The Heikhalot writers knew that heavenly approach was perilous. A person does not stroll toward the throne as if entering a garden. Sound itself becomes a gatekeeper. Praise protects the distance between creature and Creator.
That turns music into architecture. The voices build a boundary no stone could hold.
How Did Israel Learn to Answer?
Midrash Tehillim 5:1, a rabbinic collection on Psalms preserved in medieval form, connects Israel's praise to angelic song. The people learn to direct song upward because heaven has already shown what ordered praise can do.
This is not performance. It is alignment. When Israel sings psalms, the earthly voice joins a larger pattern already active in the upper worlds.
That does not erase the difference between angels and humans. Angels may sing in ranks. Human prayer comes from bodies that hunger, grieve, rejoice, and fail. The wonder is that heaven makes room for that rougher music.
In the site's 3,601 Kabbalah texts and 6,284 Midrash Aggadah texts, praise is often the bridge between worlds. The bridge is made of breath.

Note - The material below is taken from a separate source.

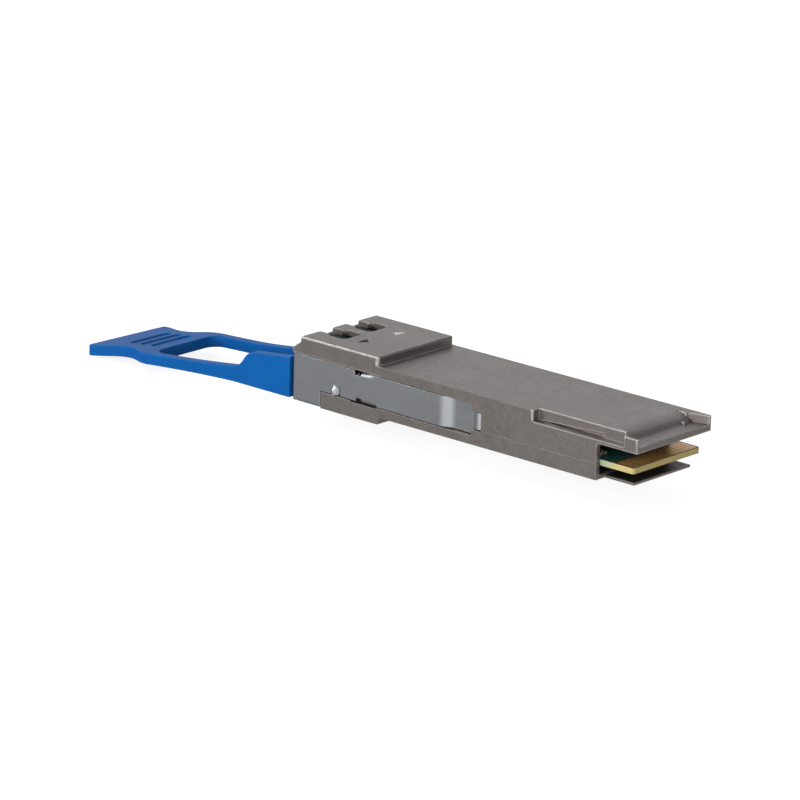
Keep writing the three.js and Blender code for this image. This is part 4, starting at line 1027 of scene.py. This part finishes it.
def studio():
    """Four soft lights and a world that is brighter from behind."""
    softbox("main", -30, 18, 800, (600, 300), 2.5)
    softbox("upper_edge", -65, 46, 700, (160, 160), 1.3)
    softbox("front_strip", 12, 6, 1000, (300, 120), 3.0)
    softbox("corner_strip", 50, 16, 1000, (900, 500), 2.6)
    world = bpy.data.worlds.new("studio")
    world.use_nodes = True
    tree = world.node_tree
    surface = tree.nodes["Background"]
    sky = tree.nodes.new("ShaderNodeTexCoord")
    toward = tree.nodes.new("ShaderNodeVectorMath")
    toward.operation = "DOT_PRODUCT"
    toward.inputs[1].default_value = direction(221, 25)
    glow = tree.nodes.new("ShaderNodeMapRange")
    glow.inputs["From Min"].default_value = 0.35
    glow.inputs["From Max"].default_value = 0.95
    glow.inputs["To Min"].default_value = 0.13
    glow.inputs["To Max"].default_value = 0.84
    seen = tree.nodes.new("ShaderNodeLightPath")
    strength = tree.nodes.new("ShaderNodeMath")
    strength.operation = "ADD"
    tree.links.new(sky.outputs["Generated"], toward.inputs[0])
    tree.links.new(toward.outputs["Value"], glow.inputs["Value"])
    tree.links.new(glow.outputs["Result"], strength.inputs[0])
    tree.links.new(seen.outputs["Is Camera Ray"], strength.inputs[1])
    tree.links.new(strength.outputs["Value"], surface.inputs["Strength"])
    surface.inputs["Color"].default_value = (0.96, 0.97, 1.0, 1.0)
    bpy.context.scene.world = world


def floor():
    """Pale floor that stays near white to the camera, with only a faint shadow."""
    size = 6000
    mesh = bpy.data.meshes.new("floor")
    z = (LOWEST - 0.05) * MM
    corners = [(-size, -size), (size, -size), (size, size), (-size, size)]
    mesh.from_pydata([(x * MM, y * MM, z) for x, y in corners], [], [(0, 1, 2, 3)])
    obj = bpy.data.objects.new("floor", mesh)
    bpy.context.scene.collection.objects.link(obj)
    n = Nodes("pale_floor")
    n.finish((0.38, 0.38, 0.38), 0.9)
    seen = n.add("ShaderNodeLightPath")
    from_where = n.add("ShaderNodeVectorMath", operation="DOT_PRODUCT")
    n.link(n.add("ShaderNodeNewGeometry").outputs["Incoming"], from_where.inputs[0])
    from_where.inputs[1].default_value = -direction(60, 0)
    # Painted reflection: glossy rays see the floor as a glow whose strength depends on the ray's direction,
    # standing in for the studio around it.
    painted_reflection = n.add("ShaderNodeEmission")
    n.link(n.ramp(from_where.outputs["Value"], -0.2, 0.6, 0.27, 0.95), painted_reflection.inputs["Strength"])
    glow = n.add("ShaderNodeEmission")
    glow.inputs["Strength"].default_value = 0.85
    both = n.add("ShaderNodeAddShader")
    n.link(n.shader.outputs["BSDF"], both.inputs[0])
    n.link(glow.outputs["Emission"], both.inputs[1])
    glossy = n.add("ShaderNodeMixShader")
    n.link(seen.outputs["Is Glossy Ray"], glossy.inputs["Fac"])
    n.link(n.shader.outputs["BSDF"], glossy.inputs[1])
    n.link(painted_reflection.outputs["Emission"], glossy.inputs[2])
    pick = n.add("ShaderNodeMixShader")
    n.link(seen.outputs["Is Camera Ray"], pick.inputs["Fac"])
    n.link(glossy.outputs["Shader"], pick.inputs[1])
    n.link(both.outputs["Shader"], pick.inputs[2])
    n.link(pick.outputs["Shader"], n.tree.nodes["Material Output"].inputs["Surface"])
    mesh.materials.append(n.material)


# ---------------------------------------------------------------- carried-over CAD nodes

def paint_cad_nodes():
    """Gives each visible CAD node its material and rounds its edges."""
    finishes = {
        "housing": (nickel_casting(), 0.07),
        "receptacle": (slate_plastic(), 0.08),
        "ceramic": (zirconia(), 0.04),
        "gasket": (conductive_elastomer(), 0.06),
        "gold_plate": (GOLD, 0.08),
        "clamp_sheet": (stamped_spring_sheet(), 0.05),
        "flex_film": (polyimide_film(), 0.02),
        "board": (solder_mask_board(), 0.05),
        "chip_package": (moulded_epoxy(), 0.06),
        "thermal_pad": (filled_silicone(), 0.1),
        "screw_steel": (black_nickel(), 0.06),
        "label_film": (label_film(), 0.02),
        "component_ceramic": (oscillator_lid(), 0.03),
    }
    slots = {part["node"]: part["material_slot"] for part in frame["record"]["subparts"]}
    for name, obj in frame["nodes"].items():
        if obj.hide_render:
            continue
        material, width = finishes[slots[name]]
        if name.startswith("filter_capacitor"):
            lo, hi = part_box(name)
            material = fired_ceramic((lo.x + hi.x) / 2 / MM)
        obj.data.materials.clear()
        obj.data.materials.append(material)
        prepare_cad_node(obj, width)


GOLD = hard_gold()
WIRE = drawn_wire()
pull_tab(moulded_blue())
latch_slider(rolled_sheet())
return_spring(-1, "return_coil_left", "return_spring_left", WIRE)
return_spring(1, "return_coil_right", "return_spring_right", WIRE)
for row_name in ("edge_contacts_top", "edge_contacts_bottom"):
    low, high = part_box(row_name)
    contact_row(row_name.replace("edge_contacts", "card_contacts"), row_name, low.z / MM, high.z / MM, GOLD)
paint_cad_nodes()
floor()
studio()
place_camera()
bpy.context.scene.view_settings.view_transform = "Standard"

Silence Was Part of the Song
The strongest moment in these sources may be the silence. Angels stop by day. The stellar song remains hidden. The throne voices are described, but not handed over as an experience the reader can control.

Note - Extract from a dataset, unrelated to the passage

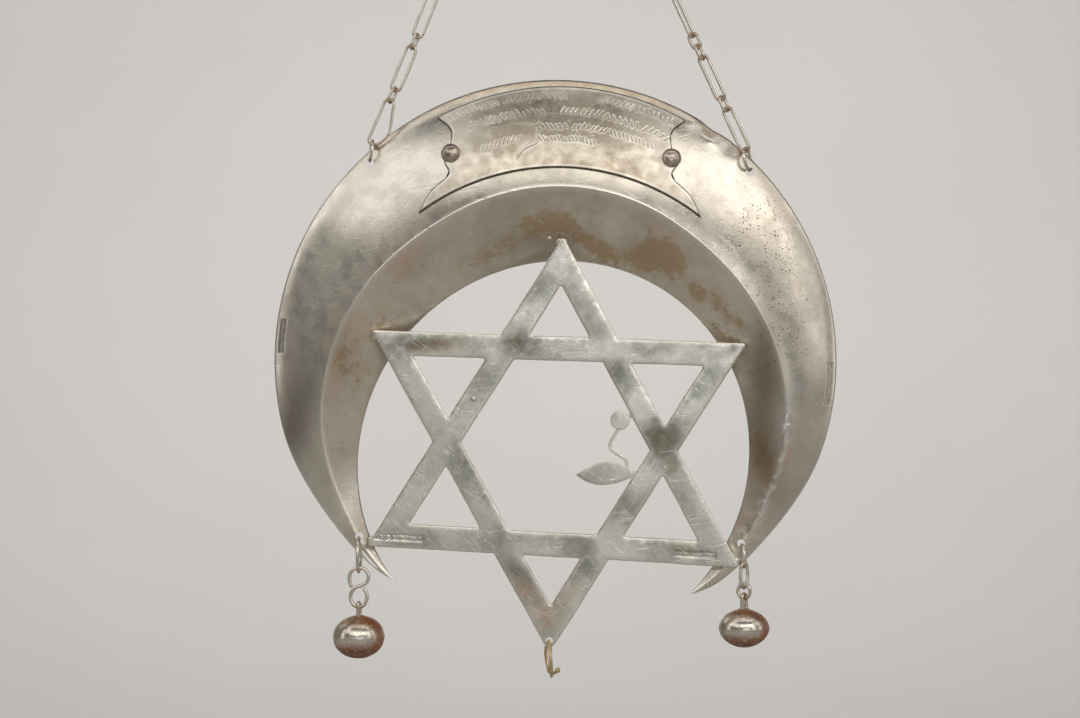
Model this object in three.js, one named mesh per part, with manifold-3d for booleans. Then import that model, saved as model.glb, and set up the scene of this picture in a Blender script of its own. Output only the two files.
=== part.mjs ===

Jewish mythology treats sound with reverence because sound can overwhelm. Revelation at Sinai is voice, but the people tremble. The Psalms are song, but they are also discipline. The heavenly choir is not entertainment. It is service.
That makes ordinary prayer feel more dangerous and more dignified. When a person whispers a blessing before food, the blessing is not competing with the stars. It is being received in a cosmos where even angels know when to pause.
The pause also protects humility. If a person knew the full choir had made space for his words, he might be unable to speak. So the room stays ordinary. The cup is ordinary. The siddur page is ordinary. Heaven keeps the honor mostly hidden.
The Night Still Carries the Choir
The stars keep their hidden music. Ma'on fills with angels. The throne is circled by voices no body can master. Then morning comes, and heaven makes room for the prayers of Israel.
That is the rhythm these sources reveal: song, silence, song, silence. Heaven does not drown out earth. Earth does not replace heaven. Each has its hour.
Night becomes more than darkness in this map. It is the shift when the upper singers return to their stations, when the world below rests while the world above resumes what daylight asked it to hold back.
Somewhere above the ceiling of the visible sky, the choir resumes at night. Somewhere below it, a human being wakes, opens a siddur, and begins with a voice that may be tired but is still awaited. The stars sing before the throne. Then they listen.